# I'm the new guy



## MrOloko (Jan 28, 2014)

Hi everyone.

I've joined the forum as I intend to buy a mk1 TT Quattro soon.

I recently sold my 9n3 Polo GTI which was running 390 BHP which was great fun building however traction was a major issue.

Can someone let me know if I have to do a certain amount of posts before I can look at the for sale section?

Thanks.


----------



## davelincs (Jan 1, 2010)

Welcome to the forum, I think its 30 posts before you can gain access to the sale section, either that or join the ttoc

http://www.ttoc.co.uk/shop/


----------



## Sherbet77 (Jan 26, 2014)

Welcome, polo sounded fun!


----------



## V6RUL (May 28, 2009)

Welcome.
Expect better traction on here.
Steve


----------



## MrOloko (Jan 28, 2014)

Sherbet77 said:


> Welcome, polo sounded fun!


Thanks mate. It sure was. Sad to see it go but saving for a house and wanted something with a bit more traction.

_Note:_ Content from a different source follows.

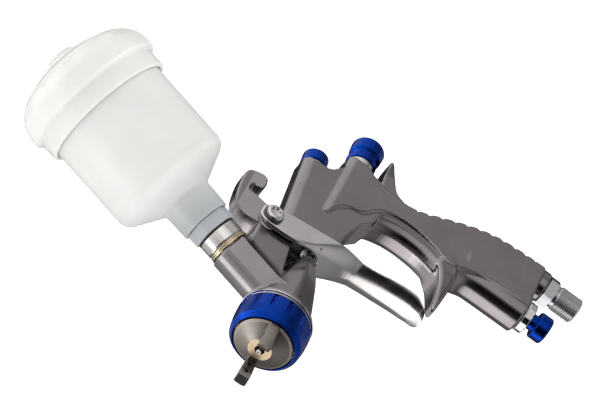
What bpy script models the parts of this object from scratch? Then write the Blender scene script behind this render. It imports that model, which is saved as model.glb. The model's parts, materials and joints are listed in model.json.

I've promised myself that I'll not modify the TT but I know what I'm like


----------



## MrOloko (Jan 28, 2014)

V6RUL said:


> Welcome.
> Expect better traction on here.
> Steve


Lol. You have jokes Steve. I like it. 8)


----------



## MrOloko (Jan 28, 2014)

davelincs said:


> Welcome to the forum, I think its 30 posts before you can gain access to the sale section, either that or join the ttoc
> 
> http://www.ttoc.co.uk/shop/


Thanks mate.

I better get posting then


----------



## YELLOW_TT (Feb 25, 2004)

Welcome


----------



## MrOloko (Jan 28, 2014)

YELLOW_TT said:


> Welcome


Thanks dude.

Seems like a nice community over here.


----------



## dextter (Oct 29, 2007)

Welcome mate. 8)

If you`ve enjoyed modding your Polo GTI to 390bhp, then I`m sure you`ll have someone to chat to about extensive mods on here very soon....... 8)


----------



## MrOloko (Jan 28, 2014)

dextter said:


> Welcome mate. 8)
> 
> If you`ve enjoyed modding your Polo GTI to 390bhp, then I`m sure you`ll have someone to chat to about extensive mods on here very soon....... 8)


Thanks mate.

Playing with cars is a dangerous game. I'm hoping to keep the TT I buy in standard form as I'm building a mk1 golf AWD so will keeping the modding for that beast.


----------



## Lollypop86 (Oct 26, 2013)

Oh hai and welcome!

J
xx


----------



## Hoggy (May 8, 2002)

Hi MrOloko, Have you checked your access to MP & PMs lately ?
Hoggy.


----------



## MrOloko (Jan 28, 2014)

Lollypop86 said:


> Oh hai and welcome!
> 
> J
> xx


Thanks for the warm welcome


----------



## MrOloko (Jan 28, 2014)

Hoggy said:


> Hi MrOloko, Have you checked your access to MP & PMs lately ?
> Hoggy.


Yes thanks.think I gained access after 24hrs due to getting up posts up. 
Had a look through the classifieds in my search for my TT


----------



## Sarah_casper (Mar 9, 2013)

Welcome!

I'm selling my Missano Red V6... Can you access the for sale section?

Or feel free to PM me


----------



## MrOloko (Jan 28, 2014)

Sarah_casper said:


> Welcome!
> 
> I'm selling my Missano Red V6... Can you access the for sale section?
> 
> Or feel free to PM me


Thanks Sarah.

I did look over your advert but i have now got myself a 225 Quattro.

Good luck with the sale.


----------



## sp2c (Feb 3, 2014)

Welcome & enjoy the Forum


----------